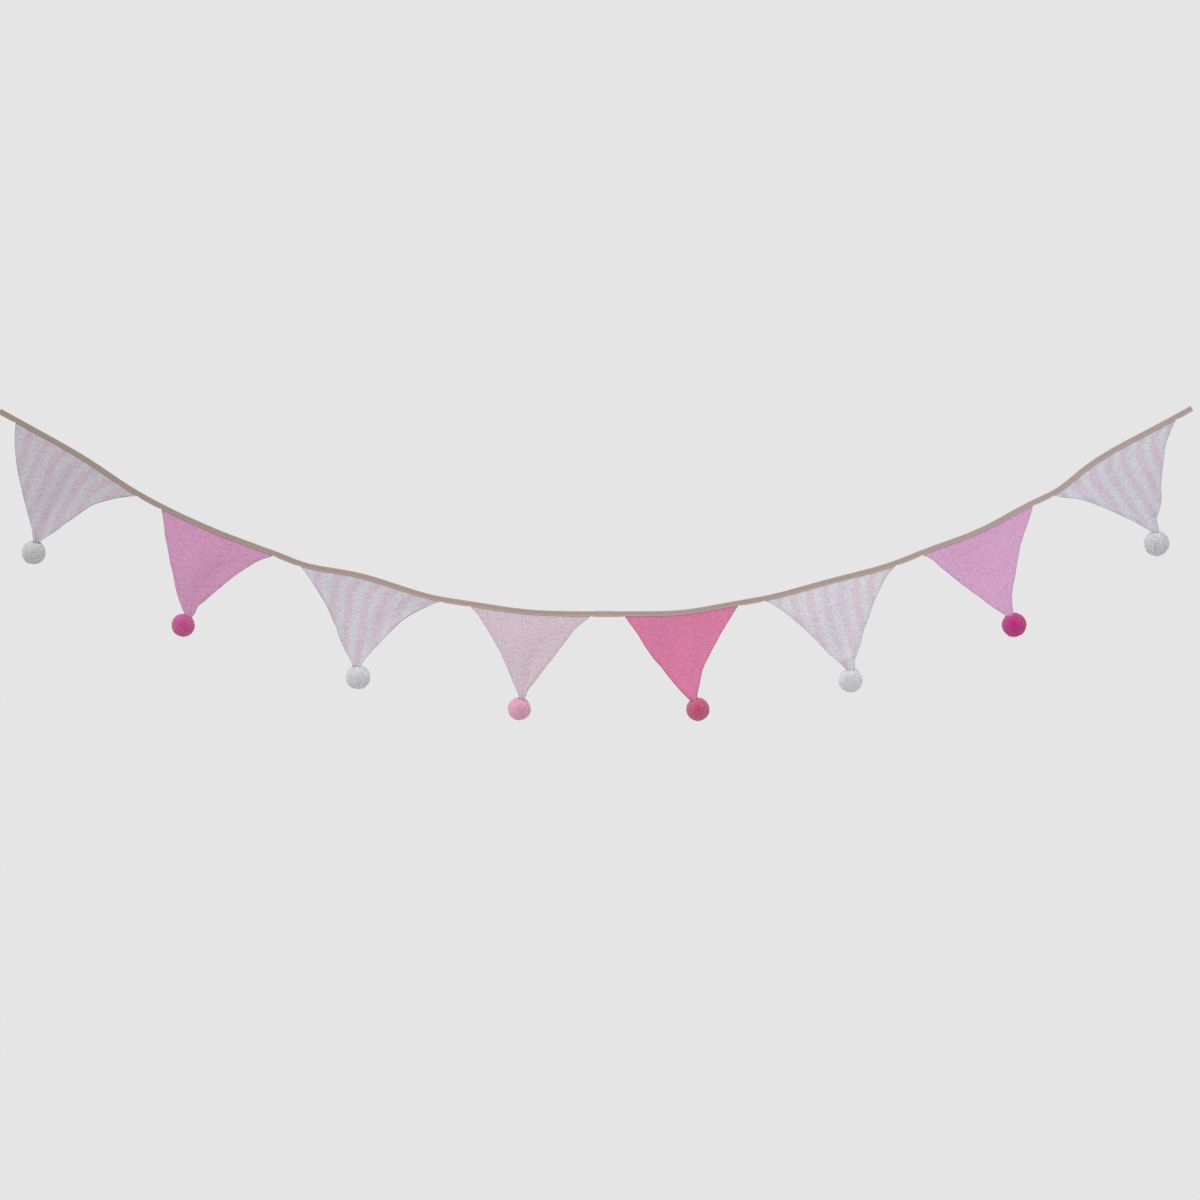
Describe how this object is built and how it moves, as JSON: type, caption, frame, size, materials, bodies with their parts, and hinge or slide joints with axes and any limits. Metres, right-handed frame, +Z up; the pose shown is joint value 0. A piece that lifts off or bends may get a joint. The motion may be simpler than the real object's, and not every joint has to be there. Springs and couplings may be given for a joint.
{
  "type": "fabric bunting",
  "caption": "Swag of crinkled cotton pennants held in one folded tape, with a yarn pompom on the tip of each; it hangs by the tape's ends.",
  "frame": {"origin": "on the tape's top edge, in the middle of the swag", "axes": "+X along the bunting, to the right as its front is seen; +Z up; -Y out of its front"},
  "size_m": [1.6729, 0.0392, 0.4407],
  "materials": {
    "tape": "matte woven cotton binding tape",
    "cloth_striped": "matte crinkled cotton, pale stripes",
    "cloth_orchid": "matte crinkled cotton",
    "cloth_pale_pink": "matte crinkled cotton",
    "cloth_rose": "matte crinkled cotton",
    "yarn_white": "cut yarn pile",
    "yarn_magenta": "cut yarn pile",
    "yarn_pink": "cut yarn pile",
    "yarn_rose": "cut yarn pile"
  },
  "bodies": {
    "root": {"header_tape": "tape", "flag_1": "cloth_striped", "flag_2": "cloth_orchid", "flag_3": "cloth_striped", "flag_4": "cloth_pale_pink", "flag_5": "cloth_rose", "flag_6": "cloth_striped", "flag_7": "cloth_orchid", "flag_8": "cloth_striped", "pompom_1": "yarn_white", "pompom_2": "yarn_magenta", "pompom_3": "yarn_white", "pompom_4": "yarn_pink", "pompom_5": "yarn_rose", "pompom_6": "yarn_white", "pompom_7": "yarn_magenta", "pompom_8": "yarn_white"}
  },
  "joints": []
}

==========

### Stated goal
Extract all of the material exactly as it is written.

### Solution for this task
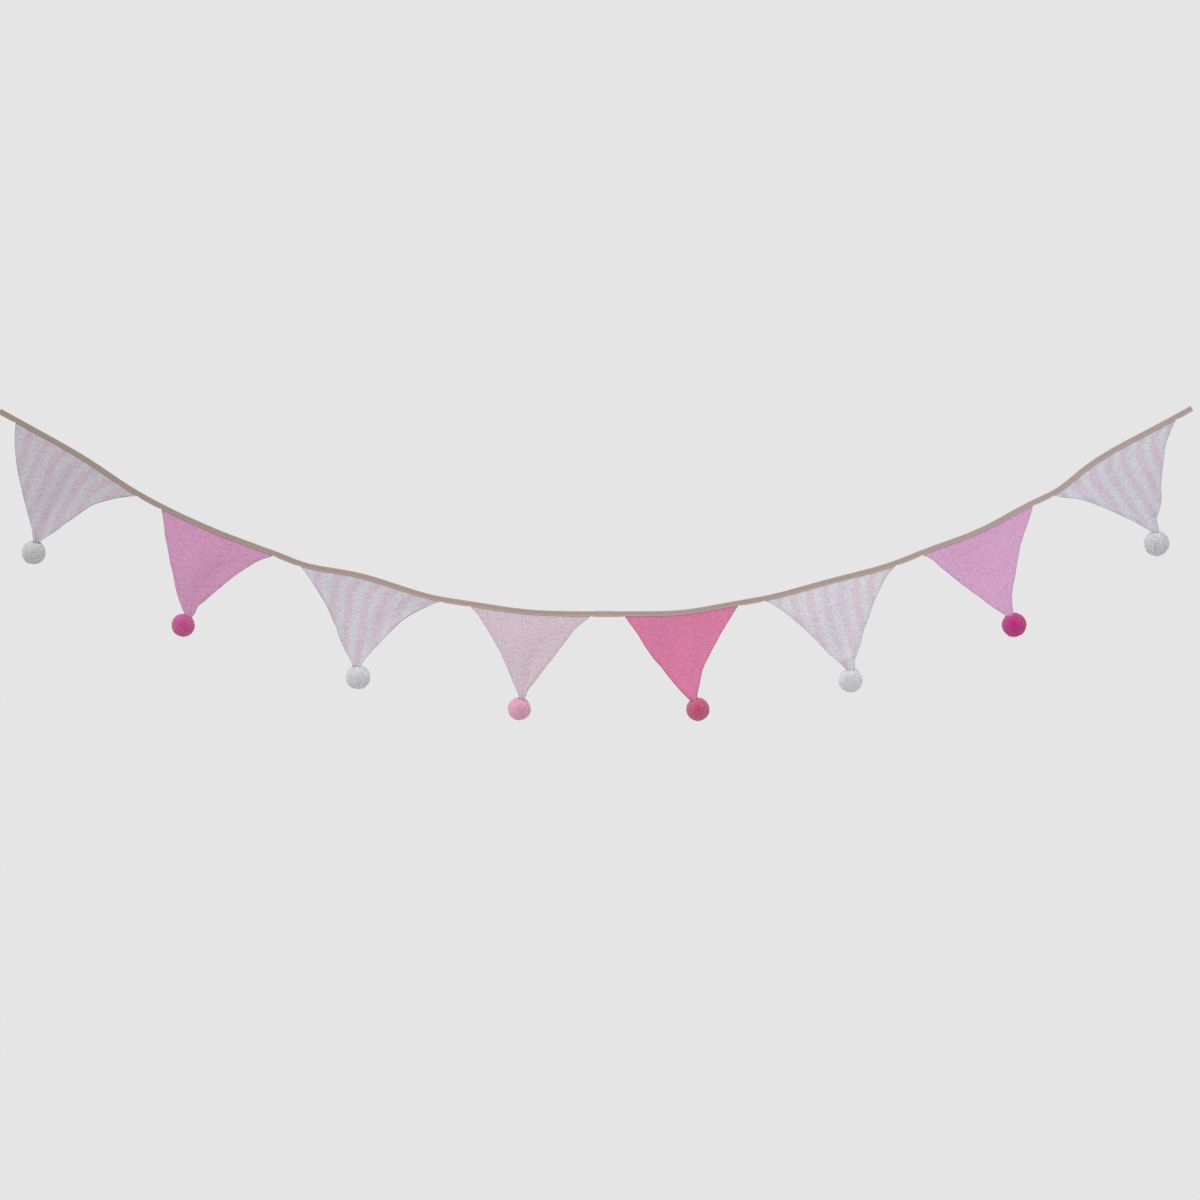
Describe how this object is built and how it moves, as JSON: type, caption, frame, size, materials, bodies with their parts, and hinge or slide joints with axes and any limits. Metres, right-handed frame, +Z up; the pose shown is joint value 0. A piece that lifts off or bends may get a joint. The motion may be simpler than the real object's, and not every joint has to be there. Springs and couplings may be given for a joint.
{
  "type": "fabric bunting",
  "caption": "Swag of crinkled cotton pennants held in one folded tape, with a yarn pompom on the tip of each; it hangs by the tape's ends.",
  "frame": {"origin": "on the tape's top edge, in the middle of the swag", "axes": "+X along the bunting, to the right as its front is seen; +Z up; -Y out of its front"},
  "size_m": [1.6729, 0.0392, 0.4407],
  "materials": {
    "tape": "matte woven cotton binding tape",
    "cloth_striped": "matte crinkled cotton, pale stripes",
    "cloth_orchid": "matte crinkled cotton",
    "cloth_pale_pink": "matte crinkled cotton",
    "cloth_rose": "matte crinkled cotton",
    "yarn_white": "cut yarn pile",
    "yarn_magenta": "cut yarn pile",
    "yarn_pink": "cut yarn pile",
    "yarn_rose": "cut yarn pile"
  },
  "bodies": {
    "root": {"header_tape": "tape", "flag_1": "cloth_striped", "flag_2": "cloth_orchid", "flag_3": "cloth_striped", "flag_4": "cloth_pale_pink", "flag_5": "cloth_rose", "flag_6": "cloth_striped", "flag_7": "cloth_orchid", "flag_8": "cloth_striped", "pompom_1": "yarn_white", "pompom_2": "yarn_magenta", "pompom_3": "yarn_white", "pompom_4": "yarn_pink", "pompom_5": "yarn_rose", "pompom_6": "yarn_white", "pompom_7": "yarn_magenta", "pompom_8": "yarn_white"}
  },
  "joints": []
}